• Problem statement: Below are some records. Count the lines with "dict" in them and give nothing but the total.

Object modeling scripts
════════

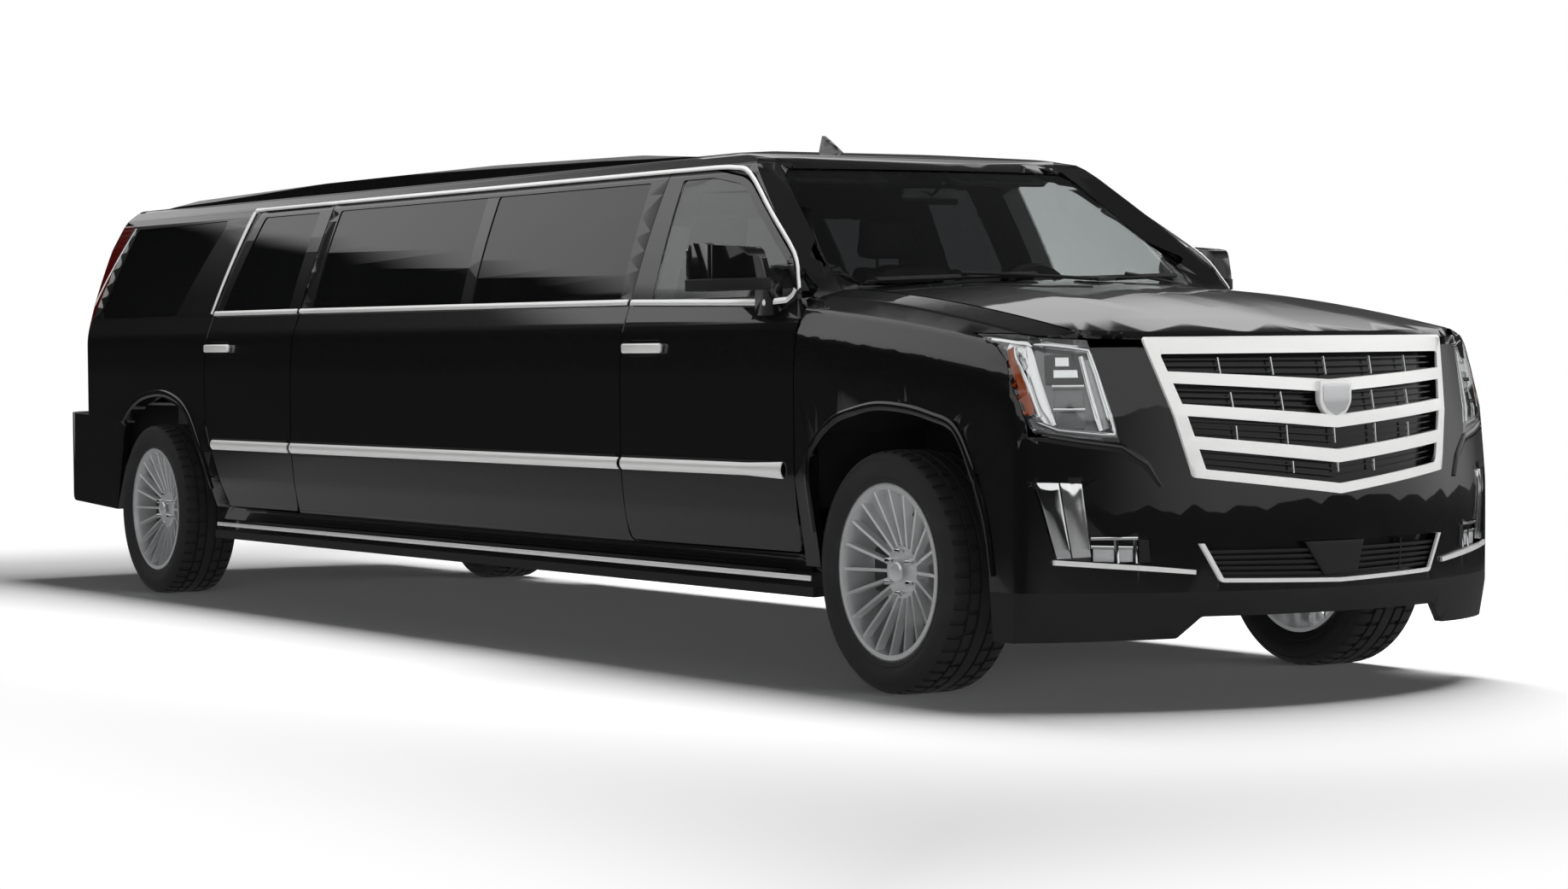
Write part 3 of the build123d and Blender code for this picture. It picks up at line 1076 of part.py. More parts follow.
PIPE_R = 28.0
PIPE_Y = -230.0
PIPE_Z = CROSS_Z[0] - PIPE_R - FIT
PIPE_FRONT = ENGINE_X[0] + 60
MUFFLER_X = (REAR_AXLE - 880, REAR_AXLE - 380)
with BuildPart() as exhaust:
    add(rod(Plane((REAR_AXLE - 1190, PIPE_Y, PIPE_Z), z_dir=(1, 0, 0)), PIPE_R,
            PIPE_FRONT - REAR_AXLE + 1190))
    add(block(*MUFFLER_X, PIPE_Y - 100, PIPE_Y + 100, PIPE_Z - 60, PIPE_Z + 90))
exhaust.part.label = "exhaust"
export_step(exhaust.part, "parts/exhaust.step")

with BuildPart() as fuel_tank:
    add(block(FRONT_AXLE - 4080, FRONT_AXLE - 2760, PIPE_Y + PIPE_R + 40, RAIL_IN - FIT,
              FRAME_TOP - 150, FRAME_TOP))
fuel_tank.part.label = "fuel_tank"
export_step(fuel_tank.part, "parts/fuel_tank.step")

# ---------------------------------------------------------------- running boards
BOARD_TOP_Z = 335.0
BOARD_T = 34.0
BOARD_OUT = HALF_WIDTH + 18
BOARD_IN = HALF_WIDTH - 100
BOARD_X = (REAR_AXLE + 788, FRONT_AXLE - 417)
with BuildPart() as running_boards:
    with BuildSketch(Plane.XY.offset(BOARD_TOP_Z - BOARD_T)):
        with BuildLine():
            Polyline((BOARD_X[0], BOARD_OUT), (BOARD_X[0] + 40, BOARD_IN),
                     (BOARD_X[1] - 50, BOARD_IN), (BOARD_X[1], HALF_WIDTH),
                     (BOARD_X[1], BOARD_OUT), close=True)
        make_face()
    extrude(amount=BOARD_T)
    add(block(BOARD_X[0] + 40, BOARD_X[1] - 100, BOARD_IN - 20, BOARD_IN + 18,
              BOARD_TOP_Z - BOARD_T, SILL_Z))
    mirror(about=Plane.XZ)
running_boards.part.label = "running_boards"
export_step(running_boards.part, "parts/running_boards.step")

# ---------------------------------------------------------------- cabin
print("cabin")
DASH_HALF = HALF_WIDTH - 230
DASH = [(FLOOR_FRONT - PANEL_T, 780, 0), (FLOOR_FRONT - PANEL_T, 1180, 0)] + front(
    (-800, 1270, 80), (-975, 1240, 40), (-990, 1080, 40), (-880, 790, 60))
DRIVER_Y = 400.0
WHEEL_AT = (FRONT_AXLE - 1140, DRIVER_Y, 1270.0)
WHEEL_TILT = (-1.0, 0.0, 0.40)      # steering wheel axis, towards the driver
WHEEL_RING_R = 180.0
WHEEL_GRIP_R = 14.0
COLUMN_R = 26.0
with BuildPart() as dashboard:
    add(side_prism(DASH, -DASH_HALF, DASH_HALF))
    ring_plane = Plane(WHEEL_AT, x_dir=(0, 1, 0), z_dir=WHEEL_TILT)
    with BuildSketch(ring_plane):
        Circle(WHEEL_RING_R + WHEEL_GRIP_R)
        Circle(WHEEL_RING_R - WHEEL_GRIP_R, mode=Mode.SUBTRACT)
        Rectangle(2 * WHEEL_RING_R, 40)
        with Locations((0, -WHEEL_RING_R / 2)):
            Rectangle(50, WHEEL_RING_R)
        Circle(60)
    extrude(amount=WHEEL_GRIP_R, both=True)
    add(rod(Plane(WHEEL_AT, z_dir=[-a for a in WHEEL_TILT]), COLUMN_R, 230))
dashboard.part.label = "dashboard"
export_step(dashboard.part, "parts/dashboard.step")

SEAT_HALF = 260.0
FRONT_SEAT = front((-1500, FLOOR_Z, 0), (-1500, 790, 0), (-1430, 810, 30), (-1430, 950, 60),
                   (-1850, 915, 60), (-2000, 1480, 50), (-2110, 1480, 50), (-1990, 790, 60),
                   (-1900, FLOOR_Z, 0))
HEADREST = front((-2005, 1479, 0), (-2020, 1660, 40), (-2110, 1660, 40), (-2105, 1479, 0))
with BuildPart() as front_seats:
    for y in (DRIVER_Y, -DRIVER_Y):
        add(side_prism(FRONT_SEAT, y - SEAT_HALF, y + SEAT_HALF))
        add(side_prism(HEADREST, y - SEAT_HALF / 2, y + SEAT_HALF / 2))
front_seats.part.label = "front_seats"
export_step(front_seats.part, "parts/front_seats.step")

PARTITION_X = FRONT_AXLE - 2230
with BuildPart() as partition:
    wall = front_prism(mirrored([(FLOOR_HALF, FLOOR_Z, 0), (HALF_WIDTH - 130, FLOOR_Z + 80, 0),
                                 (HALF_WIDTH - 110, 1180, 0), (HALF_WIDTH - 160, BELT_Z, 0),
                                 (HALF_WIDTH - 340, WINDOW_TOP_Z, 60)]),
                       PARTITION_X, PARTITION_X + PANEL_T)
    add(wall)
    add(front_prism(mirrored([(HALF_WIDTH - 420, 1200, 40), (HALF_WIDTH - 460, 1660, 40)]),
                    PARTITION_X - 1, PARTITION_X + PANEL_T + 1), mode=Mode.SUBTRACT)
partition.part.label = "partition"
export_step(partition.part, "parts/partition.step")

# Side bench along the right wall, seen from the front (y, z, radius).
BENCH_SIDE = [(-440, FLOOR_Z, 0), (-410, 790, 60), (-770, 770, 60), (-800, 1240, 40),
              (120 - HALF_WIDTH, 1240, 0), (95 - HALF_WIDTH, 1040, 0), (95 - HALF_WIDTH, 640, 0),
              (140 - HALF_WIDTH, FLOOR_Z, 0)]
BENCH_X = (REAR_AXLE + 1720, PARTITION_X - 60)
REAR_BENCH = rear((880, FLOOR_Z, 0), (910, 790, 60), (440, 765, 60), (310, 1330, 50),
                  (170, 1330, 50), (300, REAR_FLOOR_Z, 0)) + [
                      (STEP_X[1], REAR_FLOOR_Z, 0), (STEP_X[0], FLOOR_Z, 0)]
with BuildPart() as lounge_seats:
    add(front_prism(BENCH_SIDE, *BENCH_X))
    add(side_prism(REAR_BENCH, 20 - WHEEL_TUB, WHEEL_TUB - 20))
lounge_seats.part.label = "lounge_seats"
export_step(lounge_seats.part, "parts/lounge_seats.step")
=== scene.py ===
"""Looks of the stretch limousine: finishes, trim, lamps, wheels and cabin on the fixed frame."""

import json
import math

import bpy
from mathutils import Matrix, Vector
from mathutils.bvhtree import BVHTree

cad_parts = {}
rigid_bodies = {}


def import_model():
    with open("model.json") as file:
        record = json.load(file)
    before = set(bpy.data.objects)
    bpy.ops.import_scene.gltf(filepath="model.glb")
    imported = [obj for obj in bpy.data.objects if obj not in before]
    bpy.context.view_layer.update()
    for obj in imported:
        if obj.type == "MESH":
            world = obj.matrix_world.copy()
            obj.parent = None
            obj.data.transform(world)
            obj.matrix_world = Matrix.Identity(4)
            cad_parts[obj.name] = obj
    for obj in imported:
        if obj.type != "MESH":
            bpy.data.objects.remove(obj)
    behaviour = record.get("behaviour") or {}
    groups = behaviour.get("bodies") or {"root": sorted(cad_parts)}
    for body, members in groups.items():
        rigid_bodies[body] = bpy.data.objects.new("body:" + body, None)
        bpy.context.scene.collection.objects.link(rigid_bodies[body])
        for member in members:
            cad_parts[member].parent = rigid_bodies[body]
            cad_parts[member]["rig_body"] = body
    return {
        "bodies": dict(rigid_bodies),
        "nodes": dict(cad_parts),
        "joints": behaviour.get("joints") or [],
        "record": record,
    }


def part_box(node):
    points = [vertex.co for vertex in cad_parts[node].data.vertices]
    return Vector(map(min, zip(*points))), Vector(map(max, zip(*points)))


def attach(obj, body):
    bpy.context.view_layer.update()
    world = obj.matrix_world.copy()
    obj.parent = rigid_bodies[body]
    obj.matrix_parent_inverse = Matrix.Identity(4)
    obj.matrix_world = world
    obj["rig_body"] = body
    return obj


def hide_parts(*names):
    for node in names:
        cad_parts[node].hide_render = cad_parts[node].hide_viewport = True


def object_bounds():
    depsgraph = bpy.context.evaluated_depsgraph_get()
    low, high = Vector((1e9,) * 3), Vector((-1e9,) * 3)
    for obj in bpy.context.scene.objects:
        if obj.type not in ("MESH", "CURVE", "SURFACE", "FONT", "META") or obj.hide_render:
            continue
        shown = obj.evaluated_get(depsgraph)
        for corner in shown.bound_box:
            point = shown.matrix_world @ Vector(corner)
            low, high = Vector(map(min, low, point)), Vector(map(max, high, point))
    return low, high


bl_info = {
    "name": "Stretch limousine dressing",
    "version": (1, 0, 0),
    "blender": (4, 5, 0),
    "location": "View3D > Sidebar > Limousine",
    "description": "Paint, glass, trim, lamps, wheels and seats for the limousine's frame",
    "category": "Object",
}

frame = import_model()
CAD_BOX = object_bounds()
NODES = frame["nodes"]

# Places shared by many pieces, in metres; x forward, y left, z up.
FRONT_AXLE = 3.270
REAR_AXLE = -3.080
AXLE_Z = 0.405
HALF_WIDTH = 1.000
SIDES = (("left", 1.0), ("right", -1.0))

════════

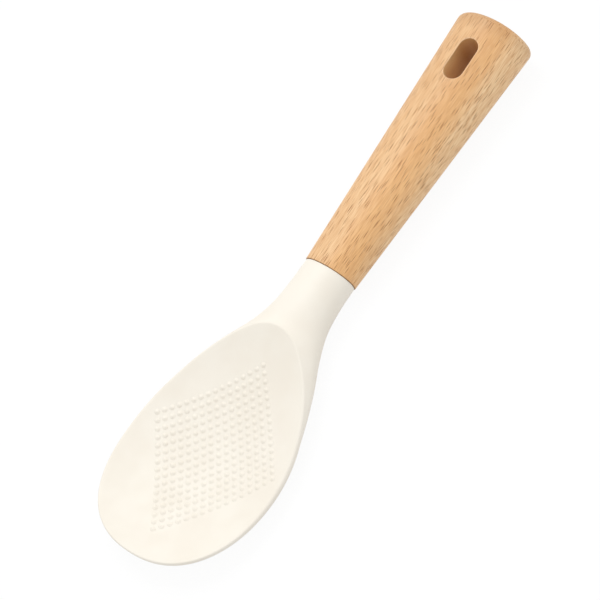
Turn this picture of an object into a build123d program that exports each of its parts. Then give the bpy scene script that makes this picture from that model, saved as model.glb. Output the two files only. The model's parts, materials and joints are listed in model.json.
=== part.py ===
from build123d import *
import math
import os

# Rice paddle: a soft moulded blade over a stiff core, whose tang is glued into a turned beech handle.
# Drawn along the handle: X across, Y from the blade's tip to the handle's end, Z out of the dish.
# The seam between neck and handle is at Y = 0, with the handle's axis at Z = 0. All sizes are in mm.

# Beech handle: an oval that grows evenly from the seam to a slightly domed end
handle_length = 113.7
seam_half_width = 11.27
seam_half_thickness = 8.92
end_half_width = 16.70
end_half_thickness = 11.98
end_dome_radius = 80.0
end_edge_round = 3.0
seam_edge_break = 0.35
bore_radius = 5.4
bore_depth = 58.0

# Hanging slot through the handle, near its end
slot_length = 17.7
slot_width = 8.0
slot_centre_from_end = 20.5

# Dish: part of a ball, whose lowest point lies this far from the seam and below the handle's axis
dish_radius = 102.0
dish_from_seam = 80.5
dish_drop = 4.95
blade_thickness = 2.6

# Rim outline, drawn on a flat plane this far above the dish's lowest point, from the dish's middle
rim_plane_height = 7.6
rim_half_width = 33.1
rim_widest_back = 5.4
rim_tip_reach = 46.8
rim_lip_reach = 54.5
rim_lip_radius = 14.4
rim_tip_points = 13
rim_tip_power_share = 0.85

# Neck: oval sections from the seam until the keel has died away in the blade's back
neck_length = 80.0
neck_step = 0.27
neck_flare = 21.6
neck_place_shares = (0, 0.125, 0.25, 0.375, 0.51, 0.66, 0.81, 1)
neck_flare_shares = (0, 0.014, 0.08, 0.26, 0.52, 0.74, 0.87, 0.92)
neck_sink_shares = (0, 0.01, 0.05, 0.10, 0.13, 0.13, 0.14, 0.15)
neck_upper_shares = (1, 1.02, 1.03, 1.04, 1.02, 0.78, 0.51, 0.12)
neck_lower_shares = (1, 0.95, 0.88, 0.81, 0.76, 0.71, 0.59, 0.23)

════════

• Completed task: 2